When Eryxo sent for Laarchus, he came in unattended, and, the young men falling upon him, he was run through by their swords and killed. His body they threw over the wall and, bringing forward Battus, they proclaimed him king in succession to his father's rights, and Polyarchus restored to the people of Cyrene their original form of government.
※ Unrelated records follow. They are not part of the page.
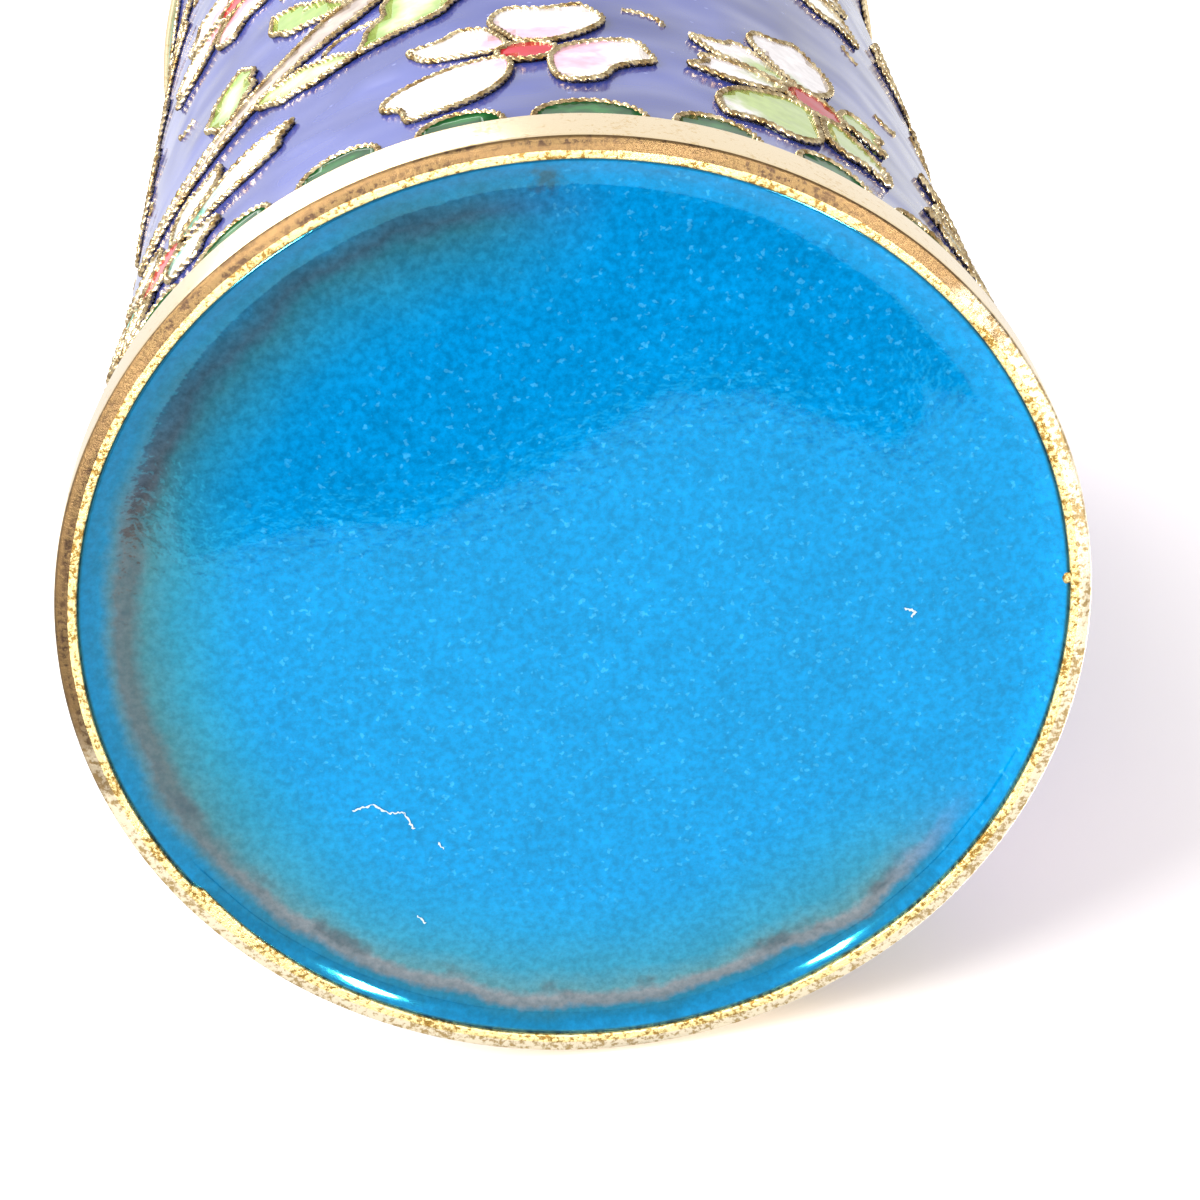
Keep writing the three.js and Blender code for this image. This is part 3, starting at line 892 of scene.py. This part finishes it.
class HOLDER_OT_ground(bpy.types.Operator):
    """Make the periwinkle ground that covers the wall between the rims"""
    bl_idname = "holder.ground"
    bl_label = "Ground enamel"

    def execute(self, context):
        sizes = context.scene.holder_sizes
        rows = 72
        heights = [FOOT_BAND + (MOUTH_EDGE - FOOT_BAND) * row / rows for row in range(rows + 1)]
        outer = [(ground_radius(z), z) for z in heights]
        inner = [(ground_radius(z) - GROUND_THICK, z) for z in reversed(heights[::8])]
        bm = turned(outer + inner, ring=True)
        depth = sizes.ripple_depth
        for vert in bm.verts:
            radius = vert.co.to_2d().length
            near_edge = min(vert.co.z - FOOT_BAND * MM, MOUTH_EDGE * MM - vert.co.z) / (2 * MM)
            if radius < (ground_radius(vert.co.z / MM) - 0.1) * MM or near_edge <= 0:
                continue
            wave = noise.noise(vert.co / sizes.ripple_size) * depth * min(1.0, near_edge)
            vert.co.x *= (radius + wave) / radius
            vert.co.y *= (radius + wave) / radius
        add_piece(bm, "ground_glass", [ground_glass()], ["ground_enamel"])
        return {"FINISHED"}


class HOLDER_OT_lining(bpy.types.Operator):
    """Make the turquoise lining inside, and give the copper between the enamels its finish"""
    bl_idname = "holder.lining"
    bl_label = "Lining enamel"

    def execute(self, context):
        skin = GROUND_THICK + COPPER_THICK
        inset = skin + LINING_THICK
        underside = LINING_LOW.z
        floor = underside + LINING_THICK
        rows = 24
        top = HEIGHT - MOUTH_CAP
        heights = [FOOT_BAND + (MOUTH_EDGE - FOOT_BAND) * row / rows for row in range(rows + 1)]
        outer = [(ground_radius(z) - skin, z) for z in heights]
        outer.append((ground_radius(MOUTH_EDGE) - skin, top))
        inner = [(ground_radius(z) - inset, z) for z in reversed(heights)]
        wall = inner[-1][0]
        fillet = 2.2
        cove = [(wall - fillet * (1 - math.cos(t)), floor + fillet * (1 - math.sin(t)))
                for t in (math.pi / 2 * step / 6 for step in range(7))]
        section = [(0.0, underside), (outer[0][0], underside), *outer,
                   (ground_radius(MOUTH_EDGE) - inset, top), *inner[:-1], *cove,
                   (20.0, floor), (8.0, floor), (0.0, floor)]
        glass = turquoise_glass("turquoise lining enamel", False)
        add_piece(turned(section), "lining_glass", [glass], ["lining_enamel"])
        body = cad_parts["copper_body"]
        for slot in body.material_slots:
            slot.material = sheet_copper()
        return {"FINISHED"}


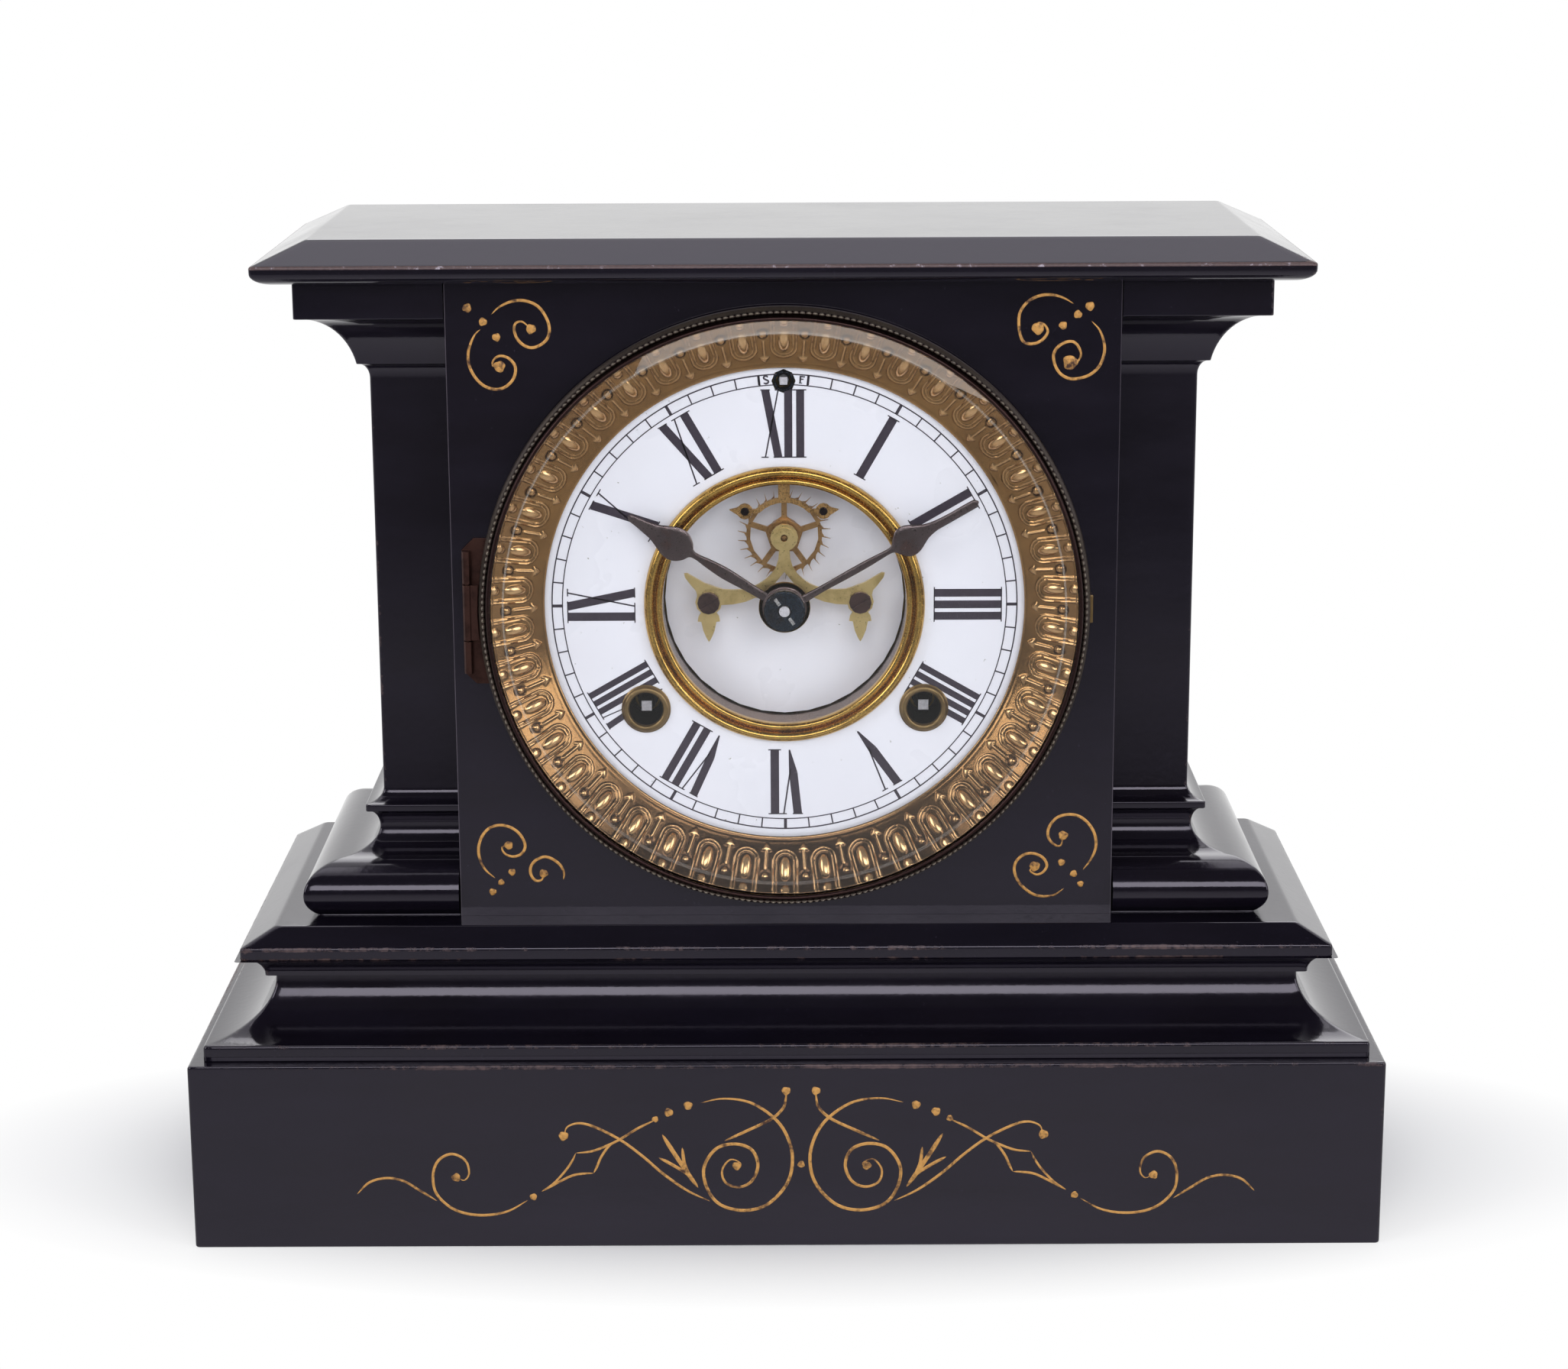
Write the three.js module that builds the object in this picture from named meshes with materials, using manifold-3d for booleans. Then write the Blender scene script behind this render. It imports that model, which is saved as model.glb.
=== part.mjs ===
// Black enamelled iron mantel clock with a porcelain dial and a visible escapement.
// Millimetres, +Z up, the dial faces -Y, the origin is the middle of the base's underside.
import * as THREE from 'three';
import { mergeVertices } from 'three/addons/utils/BufferGeometryUtils.js';
import Module from 'manifold-3d';

const wasm = await Module();
wasm.setup();

// Gaps and allowances shared by all pieces
const seatGap = 0.3;
const runGap = 0.3;
const cutOverrun = 1;
const meshClearance = 0.15;

// Base casting: an open-bottomed box
const baseWidth = 300;
const baseDepth = 127.6;
const baseHeight = 48.5;
const baseWall = 5;
const baseOpeningWidth = 120;
const baseOpeningDepth = 61;

// Plinth moulding between the base and the slab: lip, hollow curve and bed mould
const lipSetback = 3.6;
const lipHeight = 4.1;
const scotiaSpread = 16.5;
const scotiaHeight = 13;
const bedFillet = 2.4;
const bedStep = 0.9;
const bedSpread = 6.6;
const bedHeight = 5.7;
const mouldingWall = 5;

// Plinth slab that the body stands on
const slabWidth = 275.2;
const slabDepth = 103.2;
const slabFascia = 3;
const slabBevelHeight = 4.8;
const slabBevelSide = 8.6;
const slabBevelFront = 4.4;
const slabOpeningDepth = 59;

// Body: two corner pilasters with their mouldings, and a front and a back panel
const bodyHeight = 161.7;
const shaftWidth = 207;
const shaftDepth = 45;
const castingWall = 4;
const footSpread = 16;
const torusSpread = 9.6;
const torusRise = 7.6;
const torusMiddle = 5.9;
const lowScotiaSpread = 8.4;
const lowScotiaHeight = 6;
const neckSpread = 1.1;
const ringCoveHeight = 4.6;
const ringSpread = 4.3;
const ringHeight = 1.8;
const apophygeHeight = 3.4;
const capBlockHeight = 9.3;
const capBlockSpread = 16.3;
const cavettoHeight = 12.9;
const neckCoveSpread = 2.9;
const neckCoveHeight = 3.9;
const panelWidth = 165.4;
const panelFront = 39.3;
const panelFlangeDepth = 20.8;

// Roof slab
const roofWidth = 257;
const roofDepth = 99.6;
const roofOvoloHeight = 3.2;
const roofOvoloSpread = 6;
const roofFascia = 1.5;
const roofBevelHeight = 5.9;
const roofBevelSide = 13;
const roofBevelFront = 7.8;
const roofRecess = 5.6;
const roofRim = 16;

// Two tie rods that pull the roof down on the base
const rodRadius = 2.4;
const rodX = 91;
const rodBossRadius = 5.4;
const rodTail = 9;
const nutAcross = 5.6;
const nutHeight = 3.6;

// Dial: heights are above the slab's top, forward distances are from the case's middle plane
const dialAboveSlab = 79.7;
const dialFront = 33.8;
const dialThickness = 1.6;
const chapterOuter = 70.9;
const chapterInner = 33;
const panSheet = 0.8;
const panWallRadius = 71.2;
const panFlangeRadius = 75.2;
const panSeatRadius = 49;
const panelHoleRadius = 72.4;
const wellRadius = 30.5;
const wellWall = 0.8;
const wellRingRadius = 35.2;
const wellRingRise = 1.8;
const wellFlange = 3;
const wellFront = 24.2;
const centreDialThickness = 1.4;

// Door: bezel with a bevelled glass and an embossed ring behind it
const bezelRadius = 76;
const bezelLipRadius = 73.3;
const bezelWall = 1.8;
const bezelDepth = 4.5;
const bezelBack = 40.8;
const bezelBeadDrop = 1.2;
const glassRadius = 73.9;
const glassBack = 43.2;
const glassEdge = 1.3;
const glassThickness = 2.4;
const glassBevel = 4;
const sightInner = 60;
const sightOuter = 72.8;
const sightInnerForward = 35;
const sightOuterForward = 42.5;
const sightSheet = 0.7;
const sightRelief = 0.9;
const sightEggs = 42;
const hingeX = 78.7;
const hingeForward = 41.75;
const knuckleRadius = 1.15;
const hingePinRadius = 0.5;
const hingeHeight = 37;
const doorKnuckleHeight = 14;
const hingeLeafSheet = 0.7;
const hingeLeafEdge = 80;
const hingeChamfer = 3;
const catchWidth = 7;
const catchReach = 1.2;

// Movement frame
const plateFront = 20;
const plateThickness = 1.8;
const plateGap = 32;
const plateHalfWidth = 61;
const plateBottom = 54;
const plateTop = 46;
const plateWaist = 7;
const plateCorner = 9;
const earHalfWidth = 7;
const earTop = 61;
const sideWindowInner = 26;
const sideWindowOuter = 46;
const sideWindowBottom = 16;
const sideWindowTop = 34;
const lowWindowHalf = 8;
const lowWindowDrop = 46;
const lowWindowHeight = 16;
const windowSlant = 2.5;
const pillarRadius = 2.6;
const lowPillarX = 56;
const lowPillarDrop = 49;
const topPillarX = 51;
const topPillarRise = 39;
const footScrewX = 72;
const footScrewRise = 66;
const footWidth = 8;
const footSheet = 1.5;
const footBossRadius = 5;

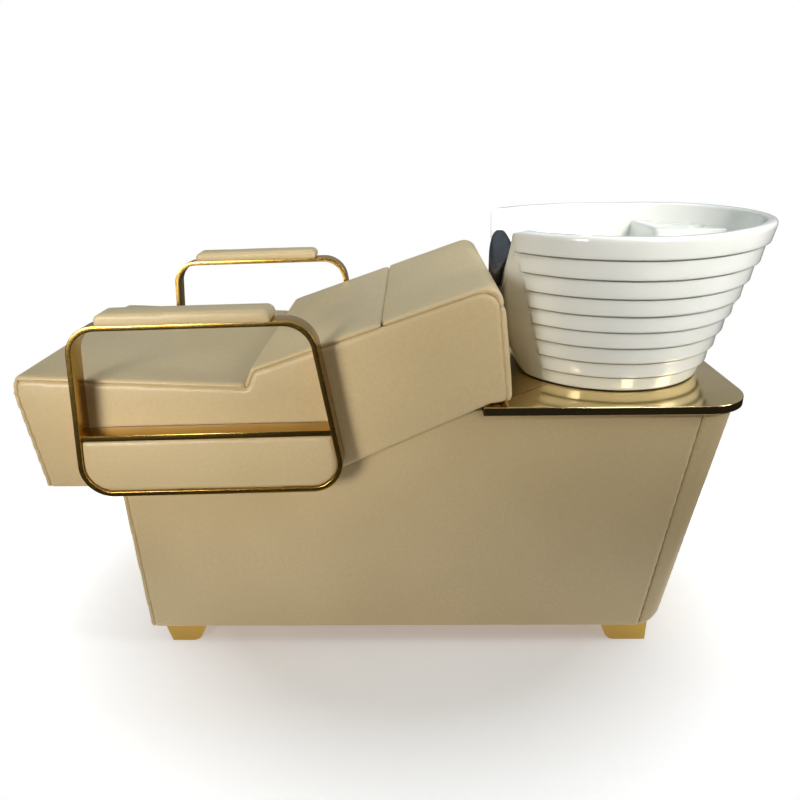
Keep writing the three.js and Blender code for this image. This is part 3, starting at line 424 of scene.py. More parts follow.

It happened that there were in the city numerous soldiers of Amasis, king of the Egyptians. These Laarchus had employed as trusty retainers, and they were not the least of his instruments through which he terrorized the citizens. These soldiers sent men to Amasis to accuse Polyarchus and Eryxo, He was much incensed and had thoughts of making war on the people of Cyrene, but just then it happened that his mother died, and it was during the days in which he was holding her funeral that messengers returned from Amasis with the tidings. So Polyarchus thought it best to go there to make his defence. When Eryxo would not be left behind, but expressed her wish to go with him and share the danger, their mother Critola, although well on in years, would not be left behind either. Her standing was of the highest, since she was the sister of Battus the Happy. When they came to Egypt, the people expressed wondrous approval of their exploit, and Amasis expressed extraordinary approval of the self-control and courage of the woman; and after honouring both Polyarchus and the women with presents and royal attentions he sent them back to Cyrene. [p. 573]

1 Cf. Herodotus, iv. 160; Polyaenus, Strategemata, viii. 41; Müller, Frag. Histor. Graec. iii. p. 387, Nicolaus Damasc. Frag. 52.

2 He was nicknamed ‘The Harsh.’

3 A kind of fish (Lepus marinus); Plutarch (Moralia, 983 f) says that it is fatal to human beings.